Secondly, when you have already got the basics of data science under control, you should consider getting an internship. A lot of the big companies like Facebook, Quora and Amazon have looked for interns before, so this is a great place to start your search. Also, you can use your social channels or your network to get first-hand information on open positions for internships. Lastly, also take a look at startups: these smaller companies can be willing to let you learn on the job as long as you learn quickly. AngelList is worth checking out for startup jobs.
Step 8. Engage with The Community:
This last step is one that can be overlooked sometimes. Even when you have a job in data science or as a data scientist, you still need to remember that data science equals continuous learning. There are new advancements all the time, and it’s of key importance to stay informed and curious about what’s happening around you. So don’t hold back to contribute to discussions on social media, subscribe to a newsletter, follow the key people of the data science industry, listen to a podcast. Whatever you can do to engage with the community!

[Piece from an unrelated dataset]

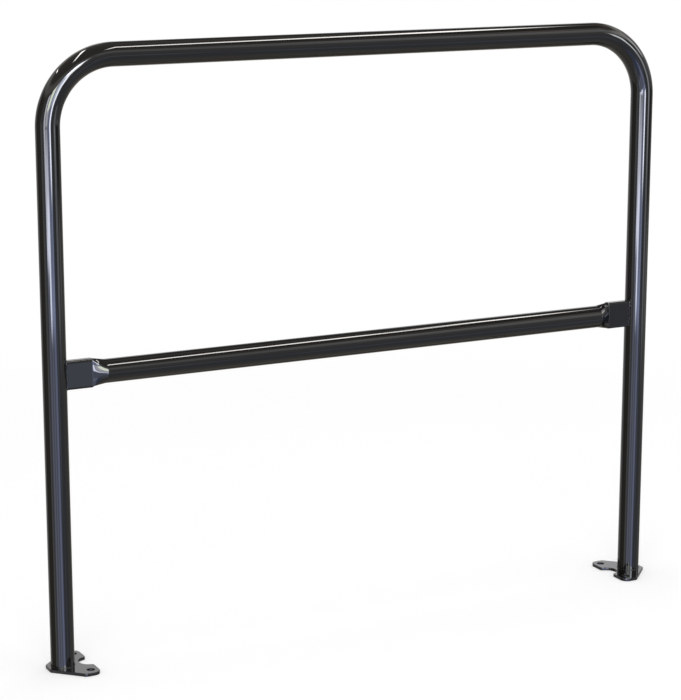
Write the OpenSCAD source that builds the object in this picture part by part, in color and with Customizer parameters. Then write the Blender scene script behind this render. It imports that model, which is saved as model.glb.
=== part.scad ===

To stay up to date with the latest news, you can register to the following newsletters: the bimonthly KD Nuggets newsletter and Data Elixir or the Data Science Weekly newsletters. Next, follow some of the key people in the data science industry on Twitter. This will also keep you up to speed with the latest. Just some of the people that might interest you are DJ Patil, Andrew Ng, and Ben Lorica.
Join some communities online. LinkedIn, Facebook, Reddit. They all offer the possibility to connect with peers. You should take on the opportunity to become a member of one of those groups:
-
On LinkedIn, make sure to take a look at the “Big Data, Analytics, Business Intelligence”, “Big Data Analytics”, “Data Scientists” or “Data Mining, Statistics, Big Data, Data Visualization, and Data Science” groups.
-
At Facebook, the “Beginning Data Science, Analytics, Machine Learning, Data Mining, R, Python”, “Learn Python” groups might interest you.
-
Subreddits that you can keep an eye on are “/r/datascience”, “/r/rstats” and “/r/python”, among many others!